A la lumière de l’offensive irakienne qui a recommencé cette semaine, l’EI pourrait essayer de démontrer ses capacités actuelles pour ravager des emplacements ciblés d’Europe et de l’Occident. Quelles que soient les terreurs qu’il peut déchaîner, cependant, la chute de Falloujah constituerait un coup écrasant porté à la souveraineté de l’EI à l’est.
Des troubles venus du nord
Le combat sur le front nord sera plus long à être résolu. Bien que les forces de l’opposition syrienne aient déjà commencé à bombarder des villages du district de Rakka, les combats sont toujours éloignés de 60 kilomètres du cœur du fief de l’EI, dans la ville de Rakka elle-même.

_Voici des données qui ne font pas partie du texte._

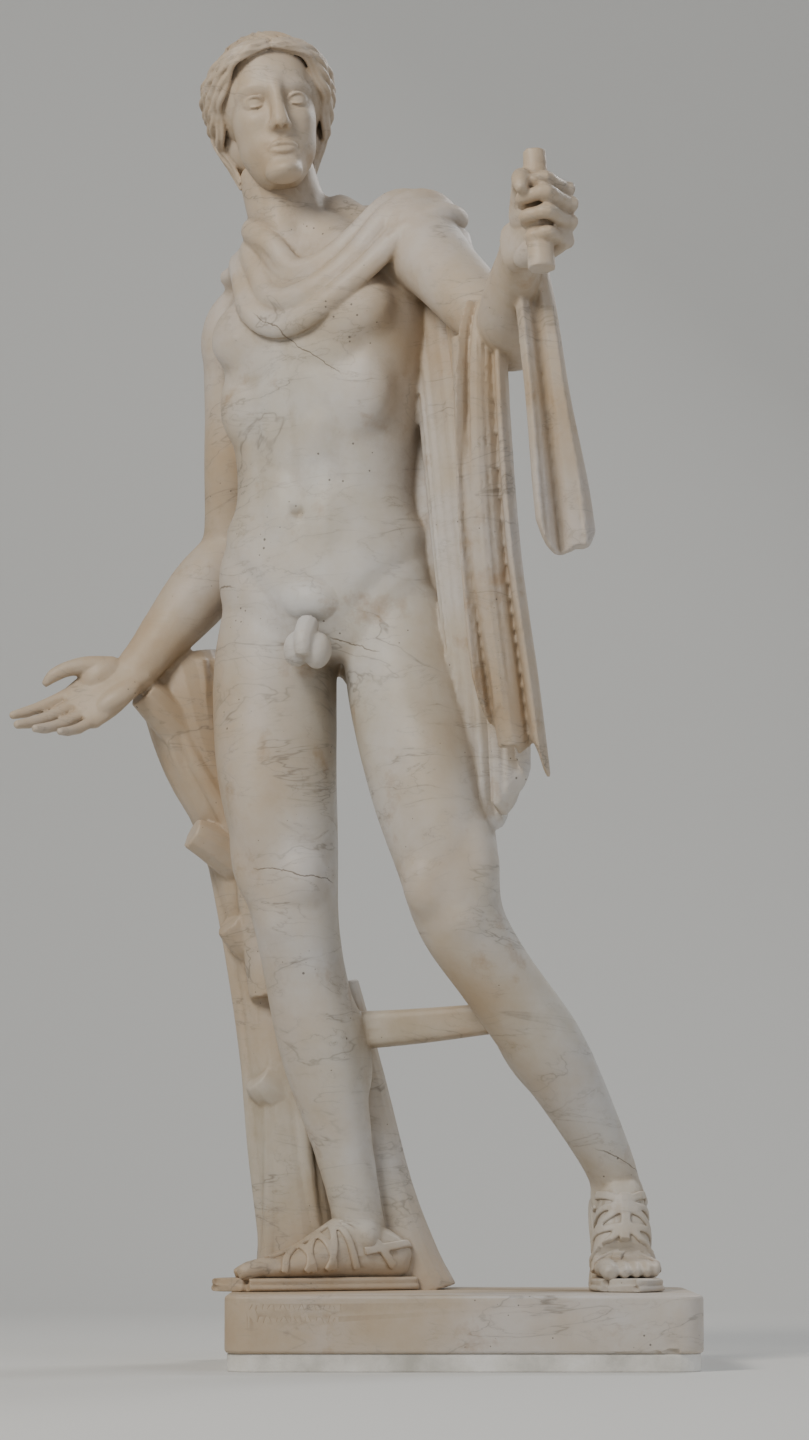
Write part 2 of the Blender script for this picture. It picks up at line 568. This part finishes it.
def fall(clay, rows, pleats, depth, hem, thick=1.3, around=96, along=26):
    """Hanging cloth. Each row is (x, y, z, half width, yaw of its front); hem(s) lifts its lower edge."""
    rows = np.array(rows, float)

    def place(u, t):
        s = 1 - np.abs(2 * u - 1)
        outside = np.where(u < 0.5, 1.0, -1.0)
        t = t * (1 - hem(s))
        row = spline(rows, t)
        yaw = np.radians(row[:, 4])
        across = np.stack([np.cos(yaw), -np.sin(yaw), 0 * yaw], axis=1)
        front = np.stack([-np.sin(yaw), -np.cos(yaw), 0 * yaw], axis=1)
        turn = 2 * math.pi * pleats * s + 0.9 * np.sin(2 * math.pi * s) + 0.5 * t
        wave = np.sin(turn) + 0.35 * np.sin(2 * turn + 1.0)
        end = np.clip(1 - np.abs(2 * s - 1) ** 10, 0, 1) ** 0.5
        out = depth * (0.45 + 0.55 * t) * wave * np.where(outside > 0, 1, 0.55)
        out = out + outside * thick * (0.35 + 0.65 * end)
        slide = (2 * s - 1) + 0.05 * np.cos(turn)
        return row[:, :3] + across * (slide * row[:, 3])[:, None] + front * out[:, None]

    bent_grid(clay, around, along, place)


def cloak_clay(clay, tree):
    swathe(clay, tree, NECK_SIDE, OUTER_SIDE, 6, 1.75)
    swathe(clay, tree, BACK_NECK, BACK_OUTER, 6, 1.9)
    elbow, wrist = ELBOWS["left"], WRISTS["left"]
    crook = elbow + (wrist - elbow) * 0.16
    # front fall, from the crook of the left arm
    fall(clay, [
        (*(crook + (-3.4, 2.4, 5.0)), 3.6, 24),
        (crook[0] - 4.6, crook[1] - 0.4, crook[2] - 3.0, 4.0, 20),
        (crook[0] - 4.4, crook[1] + 1.6, 132, 4.6, 14),
        (crook[0] - 3.2, crook[1] + 5.0, 114, 5.0, 10),
        (crook[0] - 1.0, crook[1] + 8.0, 96, 5.4, 6),
        (crook[0] + 1.2, crook[1] + 10.0, 80, 5.2, 4),
    ], 2.6, 1.15, lambda s: 0.01 + 0.14 * (1 - s) + 0.03 * np.sin(5 * math.pi * s), thick=2.0)
    # the cloth that runs back from it, inside the cloak
    limb(clay, [
        (crook[0] - 6.0, crook[1] + 8.0, 150, 2.4, 8.0, 6.0, 20),
        (crook[0] - 5.0, crook[1] + 9.0, 128, 2.8, 8.0, 6.0, 16),
        (crook[0] - 2.6, crook[1] + 11.0, 106, 2.8, 7.0, 6.0, 10),
        (crook[0] + 0.4, crook[1] + 12.0, 86, 2.4, 5.0, 5.0, 6),
    ])
    # back sheet, from the shoulder blade along the upper arm
    fall(clay, [
        (-5.0, -4.0, 172, 9.0, 60), (-4.0, -7.5, 158, 12.6, 58), (-1.6, -9.5, 138, 13.0, 56),
        (0.6, -11.0, 116, 12.0, 54), (2.8, -12.0, 94, 9.4, 46), (4.4, -13.0, 71, 6.6, 38),
    ], 3.0, 1.2, lambda s: 0.02 + 0.08 * (2 * s - 1) ** 2, thick=2.1)
    # outer tail, from the forearm near the wrist
    hang = elbow + (wrist - elbow) * 0.74
    fall(clay, [
        (*(hang + (1.2, 1.4, 3.4)), 3.0, -10),
        (hang[0] + 2.8, hang[1] + 1.0, hang[2] - 5, 3.2, -10),
        (hang[0] + 4.6, hang[1] + 2.4, 138, 3.6, -8),
        (hang[0] + 6.6, hang[1] + 4.0, 124, 4.6, -6),
        (hang[0] + 8.0, hang[1] + 5.0, 113, 4.8, -4),
    ], 1.7, 0.9, lambda s: 0.10 * (2 * s - 1) ** 2, thick=1.5)
    # cloth wrapped over the upper arm and the forearm
    shoulder = SHOULDERS["left"]
    for k in range(6):
        share = k / 5
        top = shoulder + (elbow - shoulder) * (0.10 + 0.3 * share) + (0, 0, 7.0 - 1.2 * share)
        back = shoulder + (elbow - shoulder) * (0.38 + 0.3 * share) + (4.8, 4.6 - 0.4 * k, 1.0)
        low = elbow + (wrist - elbow) * (0.02 + 0.10 * share) + (3.2, 3.0, -1.6 + 0.5 * k)
        over = elbow + (wrist - elbow) * (0.10 + 0.10 * share) + (-1.6, 0.4, 5.2)
        cord(clay, [(*top, 1.7), (*back, 2.0), (*low, 1.8), (*over, 1.6)])


# The supports.


def support_clay(clay):
    """The tree trunk, the web behind the ankle and the bar between the calves."""
    cord(clay, [
        (-25, 15, -2, 10.0), (-26, 15.5, 8, 7.6), (-28, 16, 24, 6.7), (-30.5, 17, 46, 6.3),
        (-34.0, 18, 64, 6.0), (-37.5, 18.5, 77, 6.4), (-42.5, 18.5, 88, 7.4), (-45.5, 18.5, 98, 7.8),
        (-47.0, 18.5, 105, 6.4),
    ], around=20)
    cord(clay, [(-42, 17, 88, 4.6), (-48, 13.5, 94, 3.6), (-52.5, 11, 98.5, 3.0)])  # stub by the hand
    cord(clay, [(-36, 15, 70, 4.0), (-41.5, 12.5, 73.5, 3.2), (-44.5, 11.5, 75.0, 2.7)])  # lower stub
    cord(clay, [(-30.5, 16, 54, 4.4), (-35.6, 13.5, 58, 3.6), (-38.2, 12.2, 60.4, 2.8)])  # knot
    cord(clay, [(-27, 15, 30, 4.6), (-31.6, 12.6, 33, 3.6), (-33.6, 11.6, 34.8, 2.7)])      # knot
    limb(clay, [  # stone left between the trunk and the thigh
        (-30.5, 13, 108, 3, 4, 4, 20), (-33, 12.5, 92, 4.5, 4, 4, 20), (-33, 12.0, 70, 4.5, 4, 4, 20),
        (-31, 11, 48, 4, 3.5, 4, 20),
    ])
    limb(clay, [
        (-22.0, 13.5, 50, 5.0, 3.6, 4.0, 20), (-19.0, 14.0, 34, 6.4, 4.0, 5.0, 20),
        (-16.0, 14.5, 16, 8.0, 4.6, 6.0, 20), (-13.5, 15.0, 4, 10.0, 5.4, 7.0, 20),
        (-12.0, 15.0, -2, 11.5, 5.6, 7.6, 20),
    ], around=20, squareness=2.8)
    limb(clay, [
        (-24.0, 11.0, 42.0, 2.8, 3.3, 3.3), (-8.0, 5.2, 42.8, 2.6, 2.9, 2.9),
        (11.0, -1.6, 44.6, 2.3, 2.3, 2.3),
    ], front=(0, 0, 1), squareness=4)


def statue_clay():
    """All of the carving, as overlapping clay."""
    clay = bmesh.new()
    body_clay(clay)
    neck_clay(clay)
    arm_clay(clay, "right", 20)
    arm_clay(clay, "left", 40)
    leg_clay(clay, "right")
    leg_clay(clay, "left")
    body = fused(clay, "body", BODY_VOXEL, 14, LOST_THICKNESS)
    tree = BVHTree.FromPolygons([v.co for v in body.vertices], [p.vertices for p in body.polygons])
    body.transform(TO_METRES.inverted())
    clay = bmesh.new()
    clay.from_mesh(body)
    bpy.data.meshes.remove(body)
    groin_clay(clay)
    set_in(clay, head_form(), HEAD_PLACE)
    set_in(clay, hand_form(False), hand_place("right"))
    set_in(clay, hand_form(True), hand_place("left"))
    set_in(clay, foot_form(-1), foot_place(-16.4, 6.7, (-0.92, -0.39)))
    set_in(clay, foot_form(1, 40), foot_place(25.2, 14.0, (0.08, -0.99)))
    cloak_clay(clay, tree)
    support_clay(clay)
    return clay


def block(name, width, depth, low, high, corner, edge):
    """A slab with rounded upright corners and softened rims."""
    slab = bmesh.new()
    place = Matrix.Translation((0, 0, (low + high) / 2)) @ Matrix.Diagonal((width, depth, high - low, 1))
    bmesh.ops.create_cube(slab, size=1, matrix=place)
    upright = [e for e in slab.edges if abs(e.verts[0].co.z - e.verts[1].co.z) > 1e-6]
    bmesh.ops.bevel(slab, geom=upright, offset=corner, segments=6, profile=0.5, affect="EDGES")
    rims = [e for e in slab.edges if len({abs(f.normal.z) > 0.5 for f in e.link_faces}) == 2]
    bmesh.ops.bevel(slab, geom=rims, offset=edge, segments=2, profile=0.5, affect="EDGES")
    mesh = bpy.data.meshes.new(name)
    slab.to_mesh(mesh)
    slab.free()
    made = bpy.data.objects.new(name, mesh)
    bpy.context.scene.collection.objects.link(made)
    return made


def stone(name, colour):
    material = bpy.data.materials.new(name)
    material.use_nodes = True
    shader = material.node_tree.nodes["Principled BSDF"]
    shader.inputs["Base Color"].default_value = (*colour, 1)
    shader.inputs["Roughness"].default_value = 0.5
    return material


def main():
    for old in list(bpy.data.objects):
        bpy.data.objects.remove(old)
    skin = fused(statue_clay(), "carving", SKIN_VOXEL, 3)
    carving = bpy.data.objects.new("carving", skin)
    bpy.context.scene.collection.objects.link(carving)
    facets = carving.modifiers.new("Facets", "DECIMATE")
    facets.ratio = STATUE_TRIANGLES / (2 * len(skin.polygons))
    carving.hide_render = True
    carving.display_type = "WIRE"
    statue = block("statue", PLINTH_WIDTH, PLINTH_DEPTH, BED_HEIGHT + GAP, FLOOR, PLINTH_CORNER, PLINTH_EDGE)
    whole = statue.modifiers.new("Carved with the plinth", "BOOLEAN")
    whole.operation = "UNION"
    whole.solver = "EXACT"
    whole.object = carving
    bed_width, bed_depth = PLINTH_WIDTH - 2 * BED_MARGIN, PLINTH_DEPTH - 2 * BED_MARGIN
    bed = block("bedding_slab", bed_width, bed_depth, 0, BED_HEIGHT, PLINTH_CORNER, BED_EDGE)
    statue.data.materials.append(stone("White marble", (0.60, 0.55, 0.46)))
    bed.data.materials.append(stone("Pale lime mortar", (0.66, 0.63, 0.58)))


main()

Les opérations menées contre l’EI dans le district de Rakka sont souvent supervisées et soutenues par les forces américaines. La contribution américaine à l’offensive contre l’EI a été mise en évidence par une récente visite sur le front du chef du Commandement central des Etats-Unis, Josef Votel qui y a rencontré des représentants des forces kurdes et syriennes combattant l’EI, comme les Forces démocratiques syriennes et le YPG, la branche armée du Parti de l’union démocrate de Rojava, la région kurde de Syrie.
L’offensive commune kurdo-syrienne sur Rakka pourrait prendre du temps, mais même la simple annonce de son commencement est une source d’inquiétude pour l’EI.
Est-ce la fin ?
Il est possible que le combat autour de Falloujah et Rakka ne fasse que commencer, mais nous pouvons dire avec précaution à ce moment que la survie de l’EI n’est plus acquise. Si les fiefs de l’EI à Rakka et Falloujah tombent, tout ce qui restera à l’organisation sera le contrôle de la petite région de Mossoul, qui sera capturée par l’armée irakienne ou par des milices pro-iraniennes.
Maitrisé sur son territoire, l’EI, qui était une entreprise bureaucratique qui dirige un état islamique, deviendrait une variété de groupes terroristes – le genre que se « contente » de mener des attentats terroristes et des guérillas.